━━━━━ Collected material ━━━━━
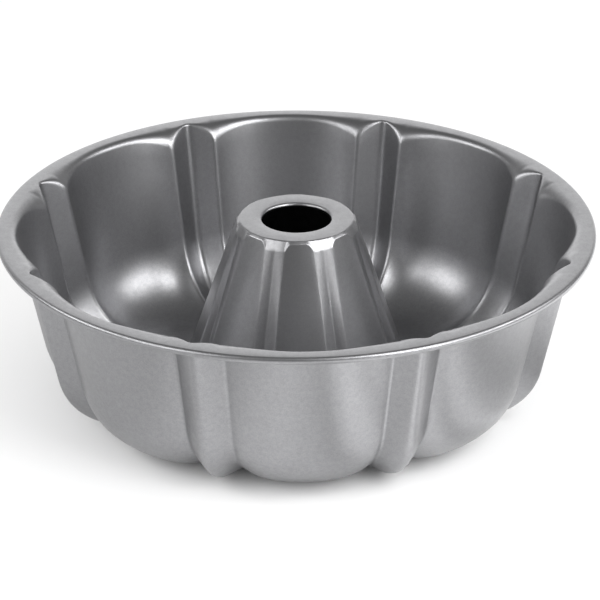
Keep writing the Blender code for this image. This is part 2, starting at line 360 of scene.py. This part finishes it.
def nonStickCoat():
    material = newMaterial("sprayed metallic non-stick coat")
    tree = material.node_tree
    place = addNode(tree, "ShaderNodeTexCoord")
    grain = addNode(tree, "ShaderNodeTexNoise", {"noise_dimensions": "3D"}, {
        "Vector": place.outputs["Object"], "Scale": 1.0 / coat["grainSize"],
        "Detail": coat["grainDetail"], "Roughness": coat["noiseRoughness"]})
    mottle = addNode(tree, "ShaderNodeTexNoise", {"noise_dimensions": "3D"}, {
        "Vector": place.outputs["Object"], "Scale": 1.0 / coat["mottleSize"],
        "Detail": coat["mottleDetail"], "Roughness": coat["noiseRoughness"]})
    both = addNode(tree, "ShaderNodeMix", {"data_type": "FLOAT"}, {
        "Factor": coat["mottleShare"], "A": grain.outputs["Fac"], "B": mottle.outputs["Fac"]})
    low, high = coat["noiseRange"]
    tone = addNode(tree, "ShaderNodeMapRange", {}, {
        "Value": both.outputs["Result"], "From Min": low, "From Max": high})
    colour = addNode(tree, "ShaderNodeMix", {"data_type": "RGBA"}, {
        "Factor": tone.outputs["Result"],
        colourMix["a"]: toLinear(coat["dark"]), colourMix["b"]: toLinear(coat["colour"])})
    rough = addNode(tree, "ShaderNodeMapRange", {}, {
        "Value": both.outputs["Result"], "From Min": low, "From Max": high,
        "To Min": coat["roughness"] + coat["roughnessSpread"],
        "To Max": coat["roughness"] - coat["roughnessSpread"]})
    fine = addNode(tree, "ShaderNodeBump", {}, {
        "Height": grain.outputs["Fac"], "Distance": coat["grainDepth"], "Strength": 1.0})
    bump = addNode(tree, "ShaderNodeBump", {}, {
        "Height": mottle.outputs["Fac"], "Distance": coat["mottleDepth"], "Strength": 1.0,
        "Normal": fine.outputs["Normal"]})

    # inside the tube the surface faces the axis, so its normal points against the way out from there
    axes = addNode(tree, "ShaderNodeSeparateXYZ", {}, {"Vector": place.outputs["Object"]})
    level = addNode(tree, "ShaderNodeCombineXYZ", {}, {"X": axes.outputs["X"], "Y": axes.outputs["Y"]})
    fromAxis = addNode(tree, "ShaderNodeVectorMath", {"operation": "LENGTH"}, {0: level.outputs["Vector"]})
    outward = addNode(tree, "ShaderNodeVectorMath", {"operation": "NORMALIZE"}, {0: level.outputs["Vector"]})
    facing = addNode(tree, "ShaderNodeVectorMath", {"operation": "DOT_PRODUCT"}, {
        0: place.outputs["Normal"], 1: outward.outputs["Vector"]})
    inward = addNode(tree, "ShaderNodeMath", {"operation": "LESS_THAN"}, {
        0: facing.outputs["Value"], 1: coat["tubeShadeFacing"]})
    near = addNode(tree, "ShaderNodeMapRange", {"interpolation_type": "SMOOTHSTEP"}, {
        "Value": fromAxis.outputs["Value"], "From Min": coat["tubeShadeUpTo"][0], "From Max": coat["tubeShadeUpTo"][1],
        "To Min": 1.0, "To Max": 0.0})
    under = addNode(tree, "ShaderNodeMapRange", {"interpolation_type": "SMOOTHSTEP"}, {
        "Value": axes.outputs["Z"], "From Min": coat["tubeShadeBelow"][0], "From Max": coat["tubeShadeBelow"][1],
        "To Min": 1.0, "To Max": 0.0})
    inTube = addNode(tree, "ShaderNodeMath", {"operation": "MULTIPLY"}, {
        0: near.outputs["Result"], 1: under.outputs["Result"]})
    paintedTubeShade = addNode(tree, "ShaderNodeMath", {"operation": "MULTIPLY"}, {
        0: inward.outputs["Value"], 1: inTube.outputs["Value"]})
    # the tube's shade, painted as a dark grey over the coat's colour
    coatAndTubeShade = addNode(tree, "ShaderNodeMix", {"data_type": "RGBA"}, {
        "Factor": paintedTubeShade.outputs["Value"],
        colourMix["a"]: colour.outputs[colourMix["result"]], colourMix["b"]: toLinear(coat["tubeShadeColour"])})

    shader = addNode(tree, "ShaderNodeBsdfPrincipled", {}, {
        "Base Color": coatAndTubeShade.outputs[colourMix["result"]], "Metallic": coat["metallic"],
        "Roughness": rough.outputs["Result"], "Normal": bump.outputs["Normal"]})
    addNode(tree, "ShaderNodeOutputMaterial", {}, {"Surface": shader.outputs["BSDF"]})
    return material


panSheet.data.materials.append(nonStickCoat())


# Drawn steel wire inside the bead: it hardly shows, a dull grey with a faint mottle
wire = {
    "colour": "#A9A8A5",
    "roughness": 0.42,
    "roughnessSpread": 0.08,
    "mottleScale": 900.0,     # per metre, so a patch is about a millimetre
    "mottleDetail": 3.0,
}


def drawnWire():
    material = newMaterial("drawn steel wire")
    tree = material.node_tree
    place = addNode(tree, "ShaderNodeTexCoord")
    mottle = addNode(tree, "ShaderNodeTexNoise", {}, {
        "Vector": place.outputs["Object"], "Scale": wire["mottleScale"], "Detail": wire["mottleDetail"]})
    rough = addNode(tree, "ShaderNodeMapRange", {}, {
        "Value": mottle.outputs["Fac"],
        "To Min": wire["roughness"] - wire["roughnessSpread"],
        "To Max": wire["roughness"] + wire["roughnessSpread"]})
    shader = addNode(tree, "ShaderNodeBsdfPrincipled", {}, {
        "Base Color": toLinear(wire["colour"]), "Metallic": 1.0, "Roughness": rough.outputs["Result"]})
    addNode(tree, "ShaderNodeOutputMaterial", {}, {"Surface": shader.outputs["BSDF"]})
    return material


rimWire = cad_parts["rim_wire"]
rimWire.data.materials.clear()
rimWire.data.materials.append(drawnWire())
print("materials ready")


# Floor, background, lamps and camera
studio = {
    "floorColour": "#F2F2F2",
    "floorRoughness": 0.9,
    "floorSpecular": 0.1,
    "floorSize": 6.0,
    "floorGap": 0.0001,       # under the pan, so that no two faces share a plane
    "floorGlow": (0.07, 0.18, 0.6),  # metres from the axis where it starts and where it is full, and how much
    # the glow's strength in reflections, at metres from left to right
    "floorStrips": ((-0.20, 0.90), (-0.10, 0.56), (-0.045, 1.20), (-0.022, 1.40), (0.0, 1.04),
                    (0.022, 0.14), (0.042, 2.30), (0.058, 2.50),
                    (0.074, 0.45), (0.095, 2.40), (0.112, 0.88), (0.13, 0.06), (0.20, 0.68)),
    "background": "#FFFFFF",
    "fill": 0.74,             # the world's strength for matt surfaces
    "front": 0.18,            # its strength in reflections on the camera's side and overhead
    "behind": 1.58,           # and behind the pan
    "turn": (0.6, 0.95),      # a direction's Y where front starts to turn to behind, and where it has
    "lampTarget": (0.0, 0.0, 0.04),
    # name: place, width and depth, power in watts
    "lamps": {
        "right": ((0.64, -0.70, 0.78), (0.50, 1.00), 10.2),
        "left": ((-0.74, -0.61, 0.66), (0.40, 0.80), 3.4),
        "right high": ((0.86, -0.10, 0.60), (0.60, 0.40), 3.5),
        "left high": ((-0.87, 0.0, 0.60), (0.60, 0.40), 3.0),
    },
}

view = {
    "distance": 1.09816,      # from the middle of the rim
    "elevation": 24.40,
    "azimuth": -2.6,
    "lens": 154.89,           # millimetres, as the sensor's width
    "sensor": 36.0,
    "clip": (0.05, 50.0),
    "rimAt": (296.42, 221.21),  # pixel of the rim's middle, in a square image
    "imageSize": 600.0,
}


def seenRays(tree):
    # 1 for rays from the camera, and 1 for those reflected or let through on the way to it
    path = addNode(tree, "ShaderNodeLightPath")
    mirrored = addNode(tree, "ShaderNodeMath", {"operation": "MAXIMUM"}, {
        0: path.outputs["Is Glossy Ray"], 1: path.outputs["Is Transmission Ray"]})
    return path.outputs["Is Camera Ray"], mirrored.outputs["Value"]


def makeFloor():
    # matt paper, partly lifted to the background's white away from the pan, so that the shadow stays
    size = studio["floorSize"]
    corners = np.array([(-1, -1, 0), (1, -1, 0), (1, 1, 0), (-1, 1, 0)], dtype=float) * (size / 2.0)
    mesh = bpy.data.meshes.new("floor")
    mesh.from_pydata(corners, [], [(0, 1, 2, 3)])
    material = newMaterial("matt white paper")
    tree = material.node_tree
    shader = addNode(tree, "ShaderNodeBsdfPrincipled", {}, {
        "Base Color": toLinear(studio["floorColour"]), "Roughness": studio["floorRoughness"],
        "Specular IOR Level": studio["floorSpecular"]})
    cameraRay, mirroredRay = seenRays(tree)
    seen = addNode(tree, "ShaderNodeMath", {"operation": "MAXIMUM"}, {0: cameraRay, 1: mirroredRay})
    place = addNode(tree, "ShaderNodeTexCoord")
    fromAxis = addNode(tree, "ShaderNodeVectorMath", {"operation": "LENGTH"}, {0: place.outputs["Object"]})
    start, full, share = studio["floorGlow"]
    lifted = addNode(tree, "ShaderNodeMapRange", {"interpolation_type": "SMOOTHSTEP"}, {
        "Value": fromAxis.outputs["Value"], "From Min": start, "From Max": full,
        "To Min": 0.0, "To Max": share})
    factor = addNode(tree, "ShaderNodeMath", {"operation": "MULTIPLY"}, {
        0: lifted.outputs["Result"], 1: seen.outputs["Value"]})

    # in reflections the glow's strength changes from left to right: one stop of the ramp for each strip,
    # and the two stops that a new ramp has go
    axes = addNode(tree, "ShaderNodeSeparateXYZ", {}, {"Vector": place.outputs["Object"]})
    places, levels = np.array(studio["floorStrips"]).T
    along = addNode(tree, "ShaderNodeMapRange", {}, {
        "Value": axes.outputs["X"], "From Min": places[0], "From Max": places[-1]})
    strips = addNode(tree, "ShaderNodeValToRGB", {}, {"Fac": along.outputs["Result"]})
    ramp = strips.color_ramp
    ramp.interpolation = "EASE"
    for position, level in zip((places - places[0]) / (places[-1] - places[0]), levels / levels.max()):
        stop = ramp.elements.new(position)
        stop.color = (level, level, level, 1.0)
    ramp.elements.remove(ramp.elements[0])
    ramp.elements.remove(ramp.elements[-1])
    mirrored = addNode(tree, "ShaderNodeMath", {"operation": "MULTIPLY"}, {
        0: strips.outputs["Color"], 1: levels.max()})
    strength = addNode(tree, "ShaderNodeMix", {"data_type": "FLOAT"}, {
        "Factor": cameraRay, "A": mirrored.outputs["Value"], "B": 1.0})
    glow = addNode(tree, "ShaderNodeEmission", {}, {
        "Color": toLinear(studio["background"]), "Strength": strength.outputs["Result"]})
    both = addNode(tree, "ShaderNodeMixShader", {}, {
        0: factor.outputs["Value"], 1: shader.outputs["BSDF"], 2: glow.outputs["Emission"]})
    addNode(tree, "ShaderNodeOutputMaterial", {}, {"Surface": both.outputs["Shader"]})
    mesh.materials.append(material)
    floorObject = bpy.data.objects.new("floor", mesh)
    bpy.context.scene.collection.objects.link(floorObject)
    floorObject.location = (0.0, 0.0, min(0.0, cadBox[0][2]) - studio["floorGap"])


def makeWorld():
    # white for the camera, light behind and dark in front in reflections, and one level for the rest
    world = bpy.data.worlds.new("studio")
    bpy.context.scene.world = world
    world.use_nodes = True
    tree = world.node_tree
    tree.nodes.clear()
    cameraRay, mirroredRay = seenRays(tree)
    place = addNode(tree, "ShaderNodeTexCoord")
    axes = addNode(tree, "ShaderNodeSeparateXYZ", {}, {"Vector": place.outputs["Generated"]})
    behind = addNode(tree, "ShaderNodeMapRange", {}, {
        "Value": axes.outputs["Y"], "From Min": studio["turn"][0], "From Max": studio["turn"][1],
        "To Min": studio["front"], "To Max": studio["behind"]})
    others = addNode(tree, "ShaderNodeMix", {"data_type": "FLOAT"}, {
        "Factor": mirroredRay, "A": studio["fill"], "B": behind.outputs["Result"]})
    strength = addNode(tree, "ShaderNodeMix", {"data_type": "FLOAT"}, {
        "Factor": cameraRay, "A": others.outputs["Result"], "B": 1.0})
    background = addNode(tree, "ShaderNodeBackground", {}, {
        "Color": toLinear(studio["background"]), "Strength": strength.outputs["Result"]})
    addNode(tree, "ShaderNodeOutputWorld", {}, {"Surface": background.outputs["Background"]})


def makeLamps():
    target = Vector(studio["lampTarget"])
    for name, (place, size, power) in studio["lamps"].items():
        lamp = bpy.data.lights.new(name, "AREA")
        lamp.shape = "RECTANGLE"
        lamp.size, lamp.size_y = size
        lamp.energy = power
        holder = bpy.data.objects.new(name, lamp)
        bpy.context.scene.collection.objects.link(holder)
        holder.location = place
        holder.rotation_euler = (target - Vector(place)).to_track_quat("-Z", "Y").to_euler()


def makeCamera():
    # aimed so that the rim's middle lands on its pixel, with the image plane square to the line of sight
    rimMiddle = Vector((0.0, 0.0, sheet["thickness"] + sheet["cavityDepth"]))
    elevation, azimuth = math.radians(view["elevation"]), math.radians(view["azimuth"])
    outward = Vector((math.cos(elevation) * math.sin(azimuth), -math.cos(elevation) * math.cos(azimuth),
                      math.sin(elevation)))
    camera = bpy.data.cameras.new("camera")
    camera.sensor_width = view["sensor"]
    camera.lens = view["lens"]
    camera.clip_start, camera.clip_end = view["clip"]
    holder = bpy.data.objects.new("camera", camera)
    bpy.context.scene.collection.objects.link(holder)
    holder.location = rimMiddle + outward * view["distance"]

    # from the centre of the image to the rim's pixel, as a share of the focal length in pixels
    focal = view["lens"] / view["sensor"] * view["imageSize"]
    right = (view["rimAt"][0] - view["imageSize"] / 2.0) / focal
    up = (view["imageSize"] / 2.0 - view["rimAt"][1]) / focal
    toRim = (rimMiddle - holder.location).to_track_quat("-Z", "Y")
    offset = Vector((right, up, -1.0)).rotation_difference(Vector((0.0, 0.0, -1.0)))
    holder.rotation_euler = (toRim @ offset).to_euler()
    bpy.context.scene.camera = holder


makeFloor()
makeWorld()
makeLamps()
makeCamera()
bpy.context.scene.view_settings.view_transform = "Standard"
print("studio ready")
━━━━━
* What is expected
From the data, pick out every line that includes "rimWire".

* The output
rimWire = cad_parts["rim_wire"]
rimWire.data.materials.clear()
rimWire.data.materials.append(drawnWire())